> EXERCISE
Repeat every line, exactly, from the very first through the one where "node material, one" appears. Add nothing else.

> RECORDED DATA
_ _ _ _ _ _ _
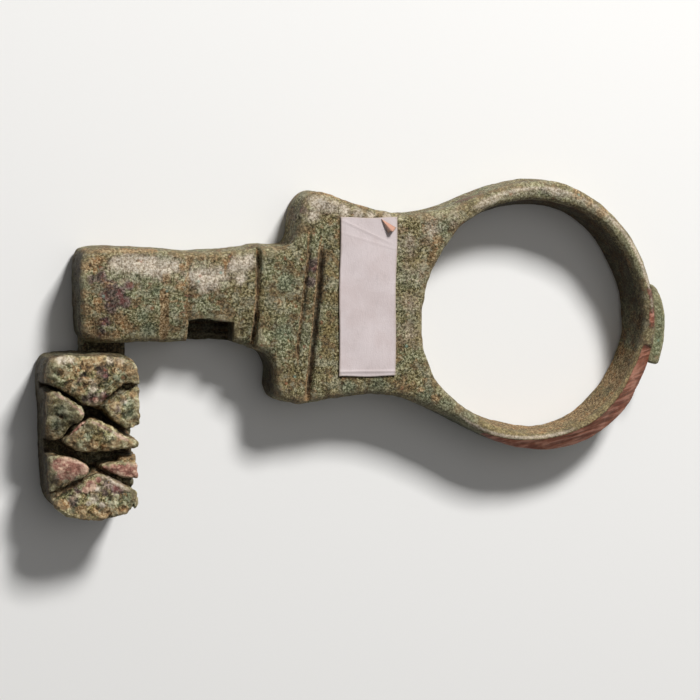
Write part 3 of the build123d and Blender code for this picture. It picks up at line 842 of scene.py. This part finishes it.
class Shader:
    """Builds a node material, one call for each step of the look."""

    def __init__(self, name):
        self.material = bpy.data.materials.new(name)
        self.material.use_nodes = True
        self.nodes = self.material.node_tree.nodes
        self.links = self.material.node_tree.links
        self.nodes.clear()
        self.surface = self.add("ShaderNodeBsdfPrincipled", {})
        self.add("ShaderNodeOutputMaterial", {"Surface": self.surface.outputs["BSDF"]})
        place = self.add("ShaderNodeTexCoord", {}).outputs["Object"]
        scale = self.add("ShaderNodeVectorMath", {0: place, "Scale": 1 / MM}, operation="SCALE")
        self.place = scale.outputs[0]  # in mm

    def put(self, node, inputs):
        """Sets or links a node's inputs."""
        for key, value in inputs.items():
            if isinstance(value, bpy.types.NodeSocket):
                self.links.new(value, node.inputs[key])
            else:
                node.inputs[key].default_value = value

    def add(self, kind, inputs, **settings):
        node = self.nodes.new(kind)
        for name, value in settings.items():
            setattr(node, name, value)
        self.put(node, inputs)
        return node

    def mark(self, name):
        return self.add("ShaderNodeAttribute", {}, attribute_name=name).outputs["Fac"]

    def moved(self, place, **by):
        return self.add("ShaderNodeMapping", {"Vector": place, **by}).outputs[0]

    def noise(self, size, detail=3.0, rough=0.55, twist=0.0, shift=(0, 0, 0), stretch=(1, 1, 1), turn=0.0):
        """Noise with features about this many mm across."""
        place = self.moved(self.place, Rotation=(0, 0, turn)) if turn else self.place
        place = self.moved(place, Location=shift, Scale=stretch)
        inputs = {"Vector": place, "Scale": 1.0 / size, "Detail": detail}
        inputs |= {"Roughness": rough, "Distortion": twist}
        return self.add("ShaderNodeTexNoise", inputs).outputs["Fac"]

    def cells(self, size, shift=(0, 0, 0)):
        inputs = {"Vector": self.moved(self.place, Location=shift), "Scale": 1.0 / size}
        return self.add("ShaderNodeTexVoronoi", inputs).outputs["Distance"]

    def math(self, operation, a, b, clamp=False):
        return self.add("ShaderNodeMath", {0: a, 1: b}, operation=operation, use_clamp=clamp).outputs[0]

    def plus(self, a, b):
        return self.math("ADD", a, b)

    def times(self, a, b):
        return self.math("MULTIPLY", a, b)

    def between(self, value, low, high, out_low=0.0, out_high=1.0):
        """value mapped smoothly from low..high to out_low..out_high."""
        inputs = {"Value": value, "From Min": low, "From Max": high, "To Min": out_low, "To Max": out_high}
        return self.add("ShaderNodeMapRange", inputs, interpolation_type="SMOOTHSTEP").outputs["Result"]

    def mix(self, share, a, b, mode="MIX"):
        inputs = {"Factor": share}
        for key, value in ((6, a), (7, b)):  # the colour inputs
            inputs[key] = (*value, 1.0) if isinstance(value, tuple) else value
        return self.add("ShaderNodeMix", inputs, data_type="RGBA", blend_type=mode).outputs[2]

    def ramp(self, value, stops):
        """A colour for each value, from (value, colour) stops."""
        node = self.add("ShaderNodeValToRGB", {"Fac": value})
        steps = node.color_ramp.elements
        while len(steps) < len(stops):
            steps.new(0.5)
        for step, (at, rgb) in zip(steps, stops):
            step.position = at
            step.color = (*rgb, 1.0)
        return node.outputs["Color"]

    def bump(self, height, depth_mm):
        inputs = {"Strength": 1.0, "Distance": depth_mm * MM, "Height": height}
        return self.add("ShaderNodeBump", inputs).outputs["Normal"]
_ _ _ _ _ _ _
> COMPLETE RESPONSE
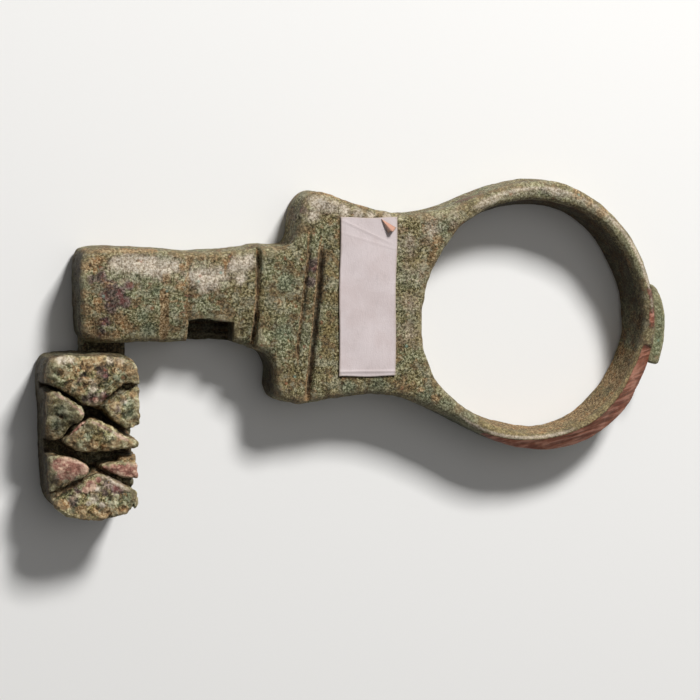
Write part 3 of the build123d and Blender code for this picture. It picks up at line 842 of scene.py. This part finishes it.
class Shader:
    """Builds a node material, one call for each step of the look."""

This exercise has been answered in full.